Shortly after the passing of Cap Yates his daughter and son Fayette Yates assembled the best of the Longhorn type breeding stock and advertised a complete dispersal to be held at Vineyard, Texas, June of 1968. None of the cattle were registered. Registration was by inspection at that time. Edwin Dow, a TLBAA past vice president was selected to evaluate and help with the auction cattle inspection. At that time most passed for registry, and as a result it was the biggest income year for TLBAA in that era. About 100 cattle were registered and some unregistered cattle were also auctioned off. Every pedigree was listed as Yates Bull and Yates Cow -- that was it.
Bob and Virginia Purdy of Buffalo, Wyoming had been reading about Texas Longhorns. They were well known as importers and a major player in the registered Charolais business. Bob had been to France and selected what he felt were the top Charolais genetics. Now he wanted to start and develop the best Texas Longhorn herd equal to his white cattle. Bob and Virginia attended the Yates dispersal at Vineyard.

Before the sale Purdys noticed 20 weanling heifers and one bull back in a separate pen from the sale cattle. Fayette said he was keeping those. They were his picks of the whole herd.
The sale cows and pairs averaged about $290 per lot. The Purdys did not buy anything. After the dust settled Bob asked Fayette what he would take for the 21 keepers. Fayette tossed out a testy price of $300 each and that was the start of the Purdy herd.

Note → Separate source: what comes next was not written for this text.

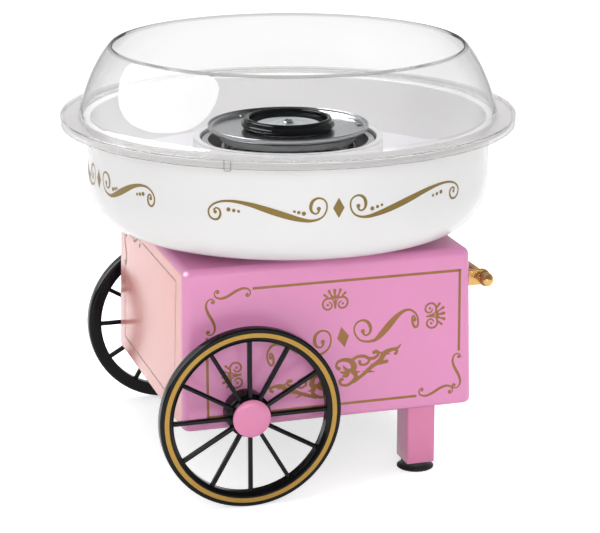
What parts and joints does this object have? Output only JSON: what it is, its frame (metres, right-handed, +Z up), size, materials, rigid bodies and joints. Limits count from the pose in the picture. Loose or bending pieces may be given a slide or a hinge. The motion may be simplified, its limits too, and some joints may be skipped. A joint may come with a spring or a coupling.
{
  "type": "cotton candy machine",
  "caption": "Tabletop electric cotton candy maker in the shape of a market cart: box housing on spoked wheels and legs, push handle, white bowl, clear rim guard and spinner head.",
  "frame": {"origin": "on the ground under the spindle, the middle of the overall box's bottom", "axes": "+Z up along the spindle, +X along the long side towards the push handle, -Y towards the near long side, whose wheel is the near wheel"},
  "size_m": [0.29, 0.29, 0.2664],
  "materials": {
    "pink_plastic": "glossy pink moulded plastic with printed ornament",
    "white_plastic": "glossy white moulded plastic with printed ornament on the bowl",
    "black_plastic": "glossy black moulded plastic",
    "clear_plastic": "clear polycarbonate",
    "antique_gold": "antique gold plated metal",
    "rubber": "matt black rubber",
    "steel": "plain zinc plated steel",
    "dark_steel": "heat-darkened steel",
    "aluminium": "spun aluminium",
    "ceramic": "unglazed insulating ceramic"
  },
  "bodies": {
    "cart": {"housing_shell": "pink_plastic", "bottom_cover": "black_plastic", "switch_body": "black_plastic", "cord_gland": "black_plastic", "axle": "steel", "near_push_nut": "steel", "far_push_nut": "steel", "near_leg": "pink_plastic", "near_foot": "rubber", "far_leg": "pink_plastic", "far_foot": "rubber", "near_handle_arm": "antique_gold", "far_handle_arm": "antique_gold", "near_handle_knob": "antique_gold", "far_handle_knob": "antique_gold", "handle_bar": "antique_gold", "tower": "white_plastic", "heat_dish": "dark_steel", "heater_ring": "dark_steel", "heater_post_1": "ceramic", "heater_post_2": "ceramic", "heater_post_3": "ceramic", "motor_bracket": "steel", "motor_can": "steel", "motor_end_cap": "steel", "motor_stator": "dark_steel"},
    "spindle": {"motor_rotor": "dark_steel", "motor_shaft": "steel"},
    "spinner_head": {"drive_hub": "steel", "head_pan": "aluminium", "head_disc": "aluminium", "head_cup_ring": "black_plastic", "head_screw": "steel"},
    "floss_bowl": {"bowl": "white_plastic", "bowl_column": "white_plastic"},
    "guard": {"rim_guard": "clear_plastic"},
    "near_road_wheel": {"near_wheel": "black_plastic", "near_hub_cap": "pink_plastic"},
    "far_road_wheel": {"far_wheel": "black_plastic", "far_hub_cap": "pink_plastic"},
    "power_rocker": {"switch_rocker": "black_plastic"}
  },
  "joints": [
    {"name": "spindle_spin", "type": "hinge", "parent": "cart", "child": "spindle", "pos_m": [0, 0, 0.15], "axis": [0, 0, 1], "continuous": true},
    {"name": "head_lift", "type": "slide", "parent": "spindle", "child": "spinner_head", "axis": [0, 0, 1], "range_m": [0, 0.05]},
    {"name": "bowl_lift", "type": "slide", "parent": "cart", "child": "floss_bowl", "axis": [0, 0, 1], "range_m": [0, 0.08]},
    {"name": "guard_lift", "type": "slide", "parent": "floss_bowl", "child": "guard", "axis": [0, 0, 1], "range_m": [0, 0.06]},
    {"name": "near_wheel_spin", "type": "hinge", "parent": "cart", "child": "near_road_wheel", "pos_m": [-0.056, -0.1, 0.057], "axis": [0, 1, 0], "continuous": true},
    {"name": "far_wheel_spin", "type": "hinge", "parent": "cart", "child": "far_road_wheel", "pos_m": [-0.056, 0.1, 0.057], "axis": [0, 1, 0], "continuous": true},
    {"name": "power_switch", "type": "hinge", "parent": "cart", "child": "power_rocker", "pos_m": [0.062, 0.09071, 0.092], "axis": [1, 0, 0], "range_deg": [0, 18]}
  ]
}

In about 4 years Bob Purdy was installing a soap dish in their shower and due to some miscalculation his electric drill hit a hot wire and electrocuted him. Virginia continued with the ranch and Longhorn herd. I would visit with her at the NCBA convention and other cattle gatherings. Virginia had one hand missing and always hid it in her pocket. The day came when the burden of the ranch overloaded her. She decided to liquidate her huge cattle herd. She called and asked if I was interested in purchasing her cattle.

When I got to Buffalo the cattle were very fat and pretty. I selected my picks of 10 cows with the best conformation and horn spreads. My trailer would hold 10. The price was $500 each. Before we loaded the cattle I saw a barn full of wheat straw. I ask Virginia if I could get a couple bales to lay on the trailer floor for bedding. I had just given her a check for $5000. She said the straw would be 75 cents per bale, so I gave her $1.50 and we loaded the cattle.